【发布时间】:2020-06-19 12:57:49
【问题描述】:
我有以下列,其中值被重复任意次数:
FRUIT
Apples
Bananas
Bananas
Pear
Pear
Pear
Pear
Melon
Melon
Melon
Melon
Melon
Melon
Orange
Orange
Orange
Orange
Orange
Orange
Orange
Orange
Orange
我想为每个值分配一个索引号,但是对于重复的值,我想重复该索引号最多 4 次。如果该值出现 10 次,我希望索引重复前四个,然后索引 + 1 到第二个四个,依此类推。

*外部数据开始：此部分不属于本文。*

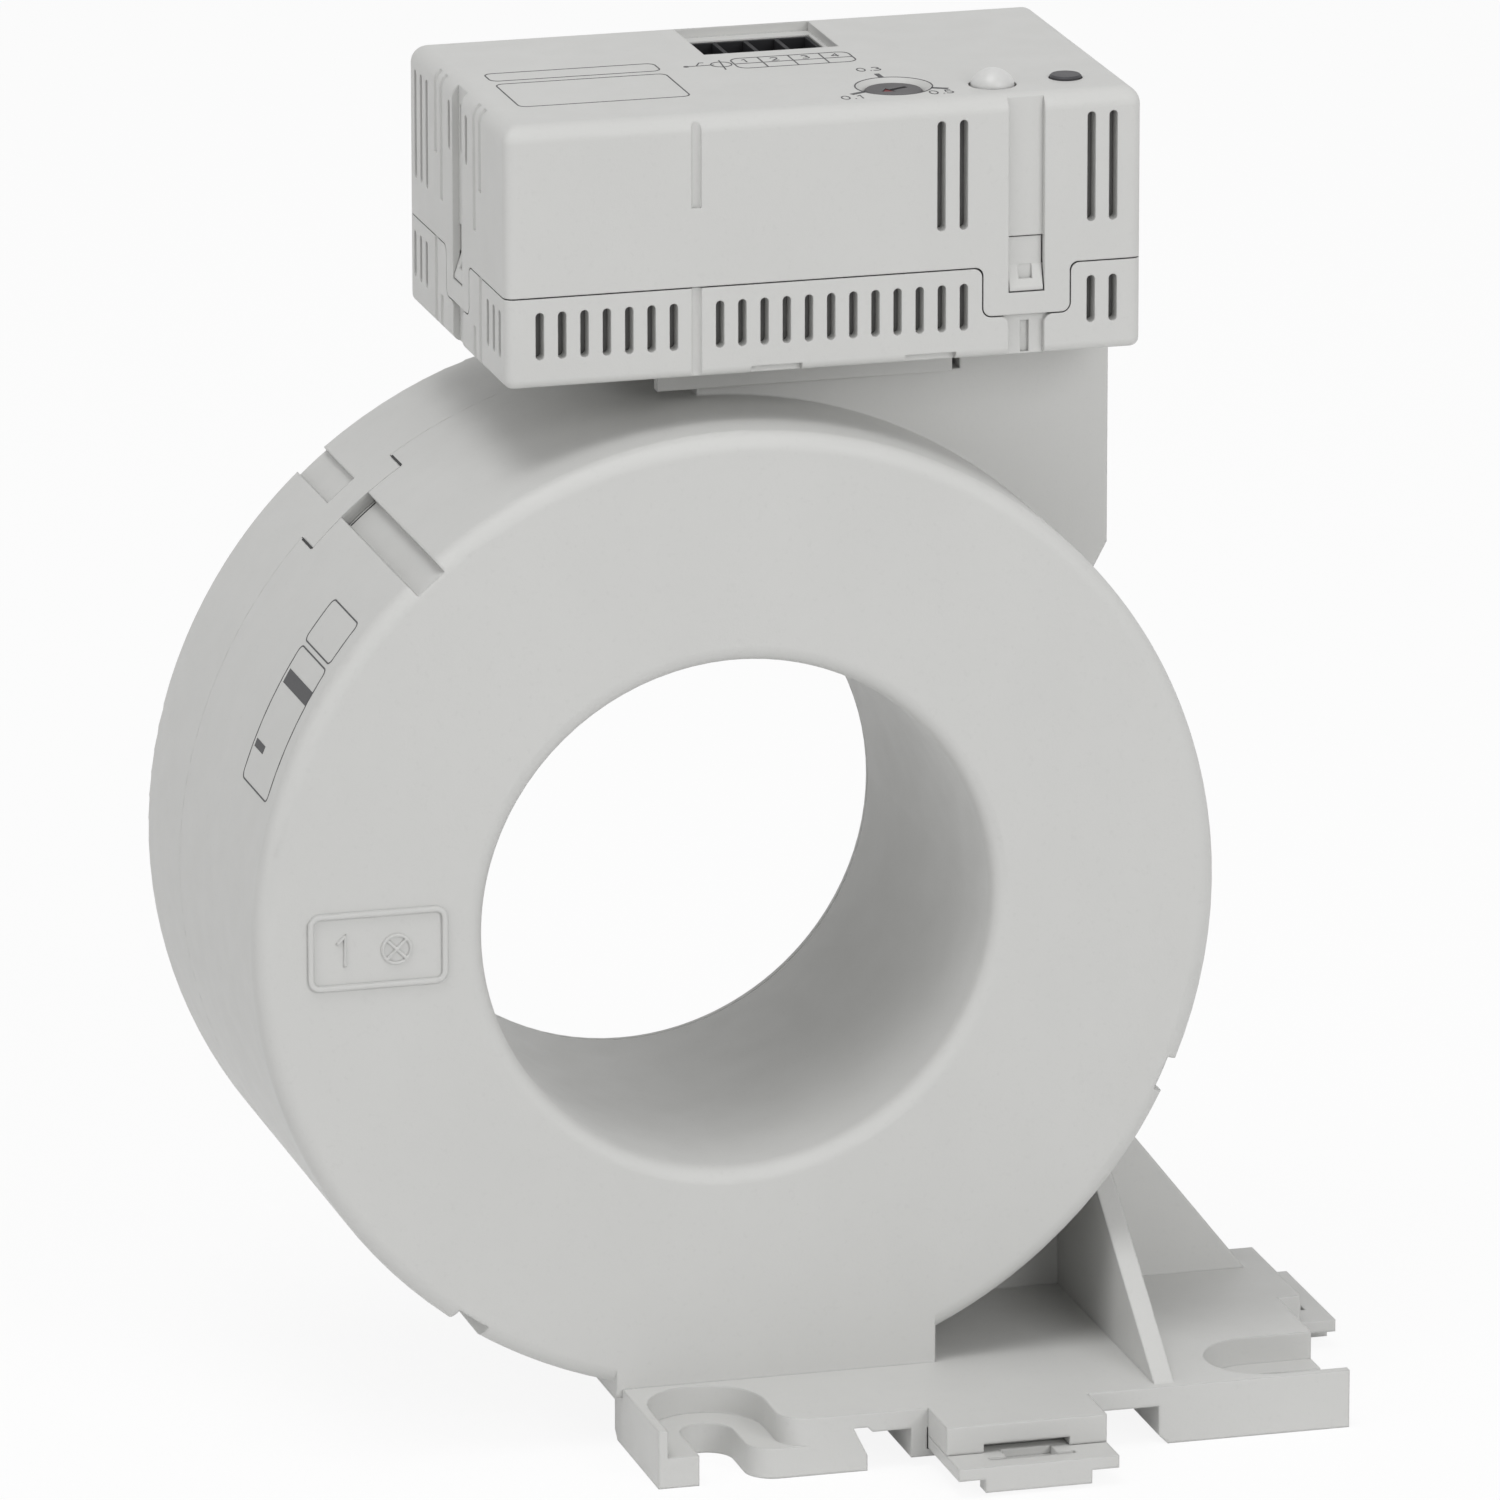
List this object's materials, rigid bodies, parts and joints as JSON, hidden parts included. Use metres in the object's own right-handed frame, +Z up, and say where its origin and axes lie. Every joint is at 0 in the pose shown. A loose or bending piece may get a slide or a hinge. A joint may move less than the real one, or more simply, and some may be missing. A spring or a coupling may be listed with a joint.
{
  "type": "toroidal current transformer",
  "caption": "Ring current transformer with a cable bore, a foot for a mounting rail or screws and an electronics box on top.",
  "frame": {"origin": "centre of the cable bore, half way through the ring", "axes": "+Y along the bore away from the marked face, +X to the right of the marked face, +Z up"},
  "size_m": [0.1323, 0.0872, 0.1572],
  "materials": {
    "housing_plastic": "finely textured moulded light grey",
    "clip_plastic": "moulded light grey",
    "module_plastic": "finely textured moulded light grey",
    "core_strip": "wound strip",
    "tray_plastic": "moulded white",
    "copper_wire": "enamelled wire",
    "foam": "soft foam",
    "lead_insulation": "insulated lead",
    "connector_plastic": "moulded",
    "board_laminate": "green laminate",
    "socket_plastic": "moulded black",
    "pin_metal": "tinned",
    "switch_plastic": "moulded",
    "dial_plastic": "moulded dark grey",
    "lens_plastic": "translucent white",
    "lamp_resin": "clear resin",
    "button_plastic": "moulded dark grey",
    "relay_plastic": "moulded",
    "chip_resin": "moulded",
    "capacitor_metal": "sleeved can"
  },
  "bodies": {
    "housing": {"front_housing": "housing_plastic", "rear_cover": "housing_plastic", "module_bracket": "housing_plastic", "module_base": "module_plastic", "module_cover": "module_plastic", "magnetic_core": "core_strip", "core_tray": "tray_plastic", "core_lid": "tray_plastic", "secondary_winding": "copper_wire", "front_cushion": "foam", "rear_cushion": "foam", "winding_leads": "lead_insulation", "lead_connector": "connector_plastic", "circuit_board": "board_laminate", "terminal_socket": "socket_plastic", "terminal_pins": "pin_metal", "selector_switch": "switch_plastic", "status_lens": "lens_plastic", "status_led": "lamp_resin", "test_switch": "switch_plastic", "output_relay": "relay_plastic", "control_chip": "chip_resin", "smoothing_capacitors": "capacitor_metal"},
    "front_clip": {"rail_clip_front": "clip_plastic"},
    "side_clip": {"rail_clip_side": "clip_plastic"},
    "dial": {"selector_dial": "dial_plastic"},
    "button": {"test_button": "button_plastic"}
  },
  "joints": [
    {"name": "front_clip_slide", "type": "slide", "parent": "housing", "child": "front_clip", "axis": [0, -1, 0], "range_m": [0, 0.0025]},
    {"name": "side_clip_slide", "type": "slide", "parent": "housing", "child": "side_clip", "axis": [1, 0, 0], "range_m": [0, 0.0025]},
    {"name": "dial_turn", "type": "hinge", "parent": "housing", "child": "dial", "pos_m": [0.02185, -0.0139, 0.09], "axis": [0, 0, 1], "range_deg": [-230, 0]},
    {"name": "button_press", "type": "slide", "parent": "housing", "child": "button", "axis": [0, 0, -1], "range_m": [0, 0.0004], "stiffness_N_per_m": 2000}
  ]
}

例如:
Index FRUIT
1 Apples
2 Bananas
2 Bananas
3 Pear
3 Pear
3 Pear
3 Pear
4 Melon
4 Melon
4 Melon
4 Melon
5 Melon
5 Melon
6 Orange
6 Orange
6 Orange
6 Orange
7 Orange
7 Orange
7 Orange
7 Orange
8 Orange
这是我的尝试:
fruit = {'FRUIT':['Apples','Bananas','Bananas','Pear','Pear','Pear','Pear','Melon','Melon','Melon','Melon','Melon','Melon','Orange','Orange','Orange','Orange','Orange','Orange','Orange','Orange','Orange']}
fruit_df = pd.DataFrame(fruit)
index = 0
index_and_fruit = []
for (columnName, columnData) in fruit_df.iteritems():
fruit_list = fruit_df['FRUIT'].tolist()
index = index + 1
for i in fruit_list:
if fruit_list.count(i) >= 4:
index = index + 1
index_with_fruit_list = {i:index}
index_and_fruit.append(index_with_fruit_list)
if fruit_list.count(i) >= 8:
index_with_fruit_list = {i:index}
index_and_fruit.append(index_with_fruit_list)
else:
index_with_fruit_list = {i:index}
index_and_fruit.append(index_with_fruit_list)
print(index_and_fruit)
【问题讨论】:
标签: python indexing duplicates